KINGSTON, R.I. – November 22, 2016 – The newest member of the University of Rhode Island Police Department is also its youngest and lightest officer. He has a sweet disposition, weighs just 70 pounds and is going on 20 months old. Oh, and he has four legs.
Meet Officer Figaro, the department’s first explosive-detecting dog, who has been on the job about a month after completing training with the Connecticut State Police Canine Training Unit, Emergency Services Unit Oct. 28. URI is the only university or college in the state and one of only three in New England to have a trained canine on the force that can detect bombs and bomb residue, according to URI Police Maj. Michael Jagoda. Worcester Polytechnic Institute and Yale University are the other New England schools.
Since completing six weeks of training with URI Police Sgt. Erica Vieira of Richmond, Figaro has been meeting students, faculty and staff. If a recent walk with Figaro around the grounds outside Green Hall was any indication, the black Labrador retriever is destined to become a campus favorite. As Vieira introduced Figaro to students, his tail wagged as he was petted. He loved the attention.
Vieira, who already had lengthy experience with a search and rescue dog, completed eight weeks of training with the Connecticut State Police canine center before working with Figaro. She and Figaro trained with 11 other law enforcement officers and 11 other dogs. In their training, the canines were exposed to thousands of odors.
Prior to her work with Figaro, Vieira trained and worked with her beloved German shepherd, Maxwell, on two search dog teams as well as Rhode Urban Search and Rescue Task Force 1 and 2 starting in 2007. When she was not on duty at URI, she and Maxwell trained in the woods, swamps, and at ponds and lakes, obstacles courses and buildings. Vieira and Maxwell earned numerous national certifications for search and rescue work and were a resource for area law enforcement and the Rhode Island Emergency Management Agency.
But just two weeks before Vieira started training in Connecticut, her longtime friend and partner, who accompanied her for 10 years on numerous Polar Plunges to benefit Special Olympics, died after his eight years of service.
Vieira still misses Maxwell, but she jumped right into working with Figaro.
“It was challenging for a lot of reasons, including mourning the loss of Max, but another was the difference in training,” Vieira said. “Wilderness and urban search and rescue training programs are done without a leash. When such dogs are working an active investigation, they operate without a leash. They respond to hand commands and voice prompts.”
Even though training Figaro was different, it went well because Vieira said “he has a good nose for explosives.”
Figaro does his work while on a leash and he is always at Vieira’s side. In addition, he is only fed when he completes his work, whether that is training or an actual investigation. Figaro is also always fed by hand, and he will never eat out of a bowl.
“Max was special, and he was so good and well trained that he could find anyone no matter the circumstances,” Vieira said.
But Figaro is quickly finding a place in Vieira’s heart, too. “He is such a sweet dog and he is great to work with.
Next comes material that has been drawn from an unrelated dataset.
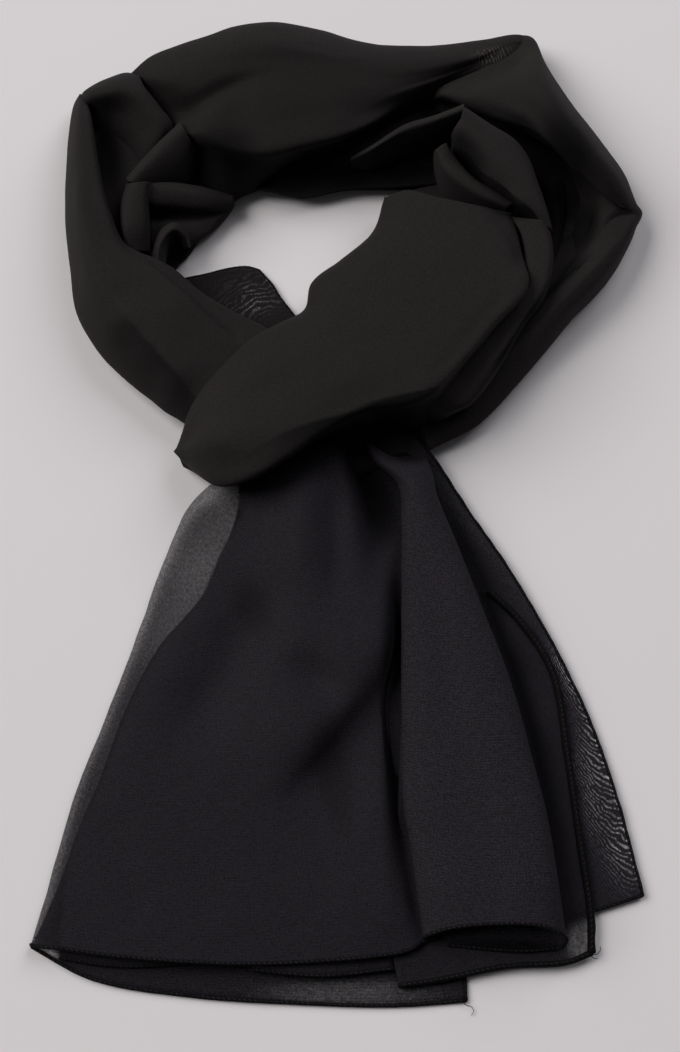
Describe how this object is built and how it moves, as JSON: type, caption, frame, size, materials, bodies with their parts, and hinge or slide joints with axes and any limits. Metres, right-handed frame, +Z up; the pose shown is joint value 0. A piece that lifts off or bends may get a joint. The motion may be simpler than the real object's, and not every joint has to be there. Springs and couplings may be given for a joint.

He is the loviest dog ever. But he becomes serious when he goes to work. When he enters a building, he immediately starts sniffing walls, floors and seams.”
Figaro came from the Guiding Eyes Program, where he was trained for one-and-a-half years. “The puppy raiser there did a great job, but Figaro was a little too rambunctious to be a seeing eye dog,” Vieira said.
Three years ago Vieira had approached then Maj. Stephen Baker, now URI police chief and director of public safety, about obtaining a retired military dog for bomb detection. But at the time, the department was undergoing significant changes, including the move to becoming an armed police force.
But when Jagoda arrived at URI a little more than a year ago after a distinguished career with the Connecticut State Police, the time was right.
“I felt this was one step that was consistent with one of President (David M.) Dooley’s Transformational Goals, which is to make URI a global leader,” Jagoda said. “I can see that the University is gaining more attention and respect around the world, and that means we are going to be bringing many more national and international dignitaries to campus. Our sporting and entertainment events are getting bigger as well.”
Jagoda also knew that resources for bomb detection were thin in South County.
“We have many big events, including commencement, that require the skills of a trained officer and canine to conduct building and facility sweeps to ensure the safety of our community. It’s also an efficiency issue. If someone finds a suspicious package in the Memorial Union, Sgt. Vieira and Figaro are able to respond immediately.”
Before Figaro was on campus, URI police had to wait a significant amount of time for the Rhode Island State Police to respond with its canine unit in such a situation.
“This is an opportunity for our community to have even greater confidence in our police department,” Jagoda said. “Sgt. Vieira and Figaro reinforce our community policing approach.”
Jagoda selected Vieira for two reasons: “Her love of animals, especially working police dogs, and from day one, she bought into our community policing program.”
Such a step could have happened only with the support of Baker and Dooley’s senior leadership team, Jagoda said.
“Figaro has already met the leadership team, including President Dooley, support staff, members of the legal counsel’s team and those in the provost’ office. Everyone loved him,” Vieira said.